Белиберда, детский всхлип одиночки, никчемного существа, будто нарочно придуманного декадентом с бульвара, всхлип, графомански продленный на сотнях страниц, повесть об ужасе жизни — она заведомо не могла заинтересовать цивилизованного читателя, которому нужны стройность повествования, фабула, стиль, язык. Но свет не сошелся клином на цивилизованном читателе и есть по меньшей мере две другие категории, которым дневник бы пришелся по вкусу. К первой, по словам Блока, относятся те, кто принимают искренность и темперамент за красоту, считают верхом поэзии стихотворения Надсона, плохо говорят по-русски: они могли бы принять эти бестолковые записки, в которых однако проглядывал невымышленный «древний ужас», за настоящую книгу. Другая же категория объединяет людей (если таких людей что-либо может объединить), которые, по прошествии семидесяти пяти лет со дня смерти Блока, понимают, что русская литература опять угодила в глубокую яму промежутка, только характер его нынче тотален: старое избыло свои сроки, новому еще предстоит укрепить тихий голос. Этот кризис неизмеримо серьезней того, о котором когда-то писал Тынянов; в то время он был вызван несколько преувеличенным докторами недугом больного, сегодня пациента уже унесло. Нет, он не умер, это было бы для него слишком торжественно и мемориально, он обитает по ту сторону, он там постыдно играет с собой, уставившись в одну точку.
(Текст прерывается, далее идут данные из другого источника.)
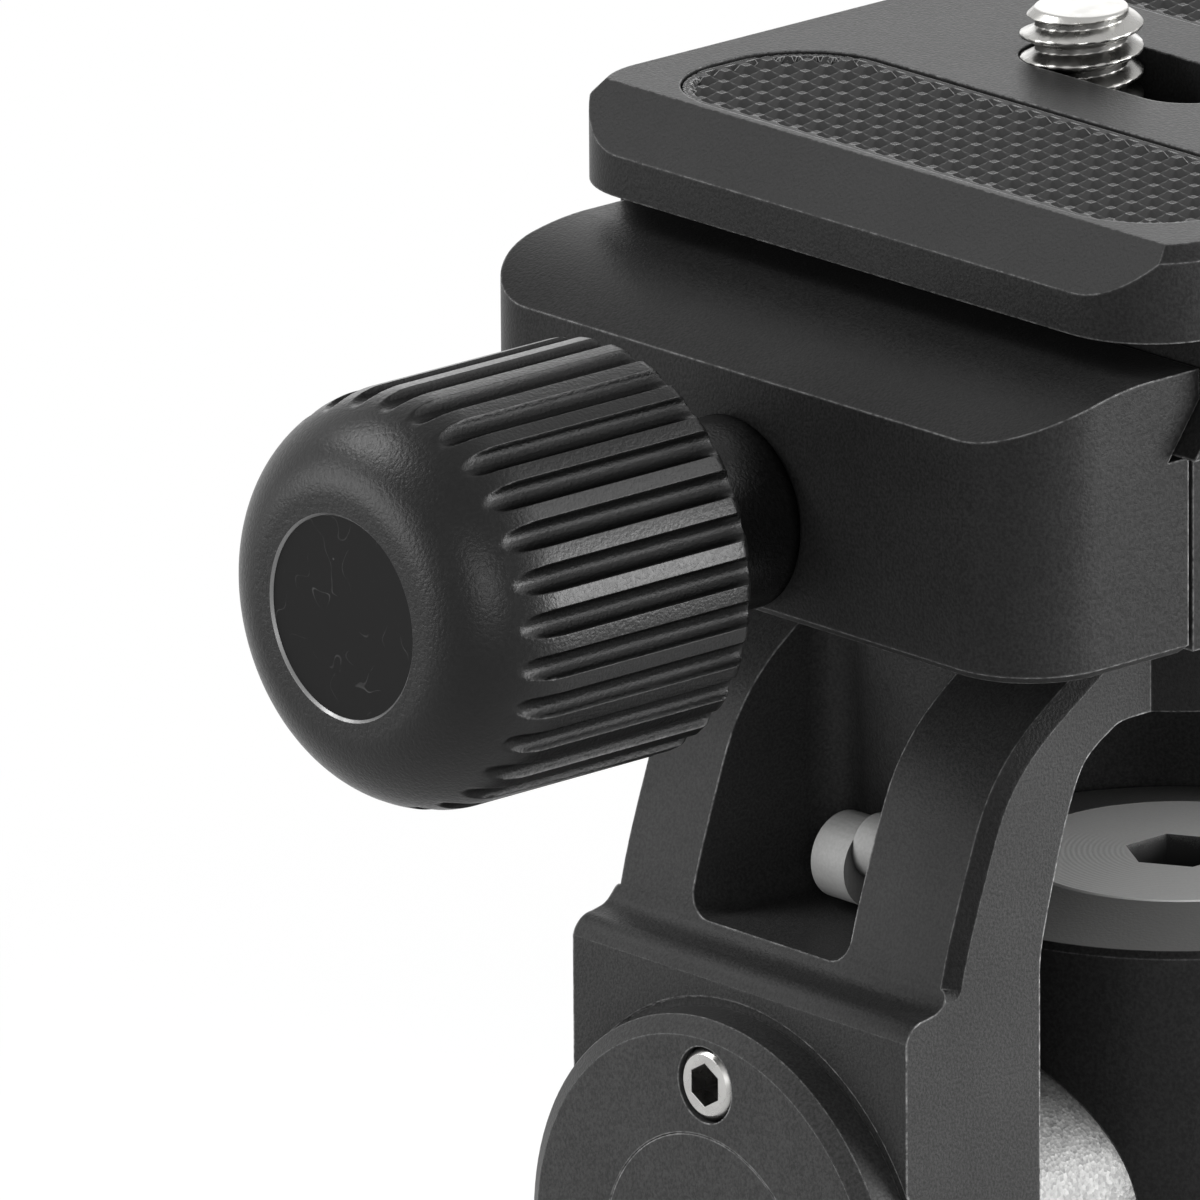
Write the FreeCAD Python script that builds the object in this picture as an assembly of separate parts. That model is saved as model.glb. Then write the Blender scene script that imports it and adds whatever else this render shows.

Это и есть промежуток: ничейная полоса между непройденной смертью и еще не обретенной новой жизнью. Жалкая теплая промежность. Иждивенческая, затхлая. Потому что:
Почти невозможно писать.
Почти невозможно читать.
Я имею в виду главным образом так называемую художественную литературу, литературу вымысла. Ту, против которой бессознательно был направлен мутный дневник южнорусской провинциалки. Этот дневник и ему подобные «документы» еще имеет шанс прозвучать в сегодняшней выморочной констелляции ценностей. Попросту говоря, речь в тысячный раз идет о литературе подлинности или существования, за которой стоит человек со своею личной историей. Другие слова ведь уже не проникают в сознание, засыхают на фильтре, выметываются вон. Перспектива соприкоснуться с романом повергает в кому и ступор, а история, мемуар, свободное размышление, повесть судьбы, анархическая проза любви и отчаяния, подрывная листовка, прокламация заговорщика, манифест художника и поэта вроде бы покуда годятся, их покамест не удалось скомпрометировать. Не полностью удалось, скажем во избежание. Только в границах означенных жанров еще можно говорить о жизни и смерти без того, чтобы пеленать эти темы в унизительный кокон якобы возвышающей нас художественности. Во имя чего автор должен прятать от нас свое лицо, во имя какой высшей цели должны мы вникать в сконструированные им беллетристические средостения? Нет такой цели и никогда не было. Время повальной инфляции требует прямоты слова и жеста, умения все договаривать до конца, не прибегая к исчерпавшим срок своей годности предохранительным оболочкам вымысла. Исчезающий век демистифицировал множество замутненных прежде объектов, систем и понятий, не разрешив им более скрывать свои жалкие тайны. И только художественная литература укутывает себя в непроницаемые покровы, не позволяя просочиться сквозь них значениям, не охваченным со всех сторон омертвевшей условной повествовательностью. Такая словесность все еще культивирует преграды между автором и текстом, настаивая (несмотря на всю свою «иронию») на сакральности этих перегородок, чтобы никто не осмелился расколдовать ее никчемную мнимость. А ведь так сильна усталость от околичностей, усталость от лжи, от камня вместо хлеба. Пусть этот камень считается драгоценным — он все равно несъедобен.
Когда Самюэл Ричардсон дописывал «Клариссу Гарлоу», рассказывал Шкловский, а он был свидетелем всех мировых литсобытий, то в соседней комнате без сна и без отдыха, не пимши-не емши маялся многолюдный читатель, обсуждая, прикончит ли автор свою героиню или сбережет ее для двора и народа. Было создано нечто вроде комитета национального спасения, кто-то грозился убить сочинителя, потому как невеста читателя была опечалена судьбою Клариссы, — в общем, дым стоял коромыслом и чувствительность застила горизонт, но по прошествии нескольких неспокойных часов Ричардсон, опустив глаза долу, вышел из писчей каморки и, не отвечая на расспросы, поднял руку вверх. «Она там!» — произнес он, и все вокруг смолкло.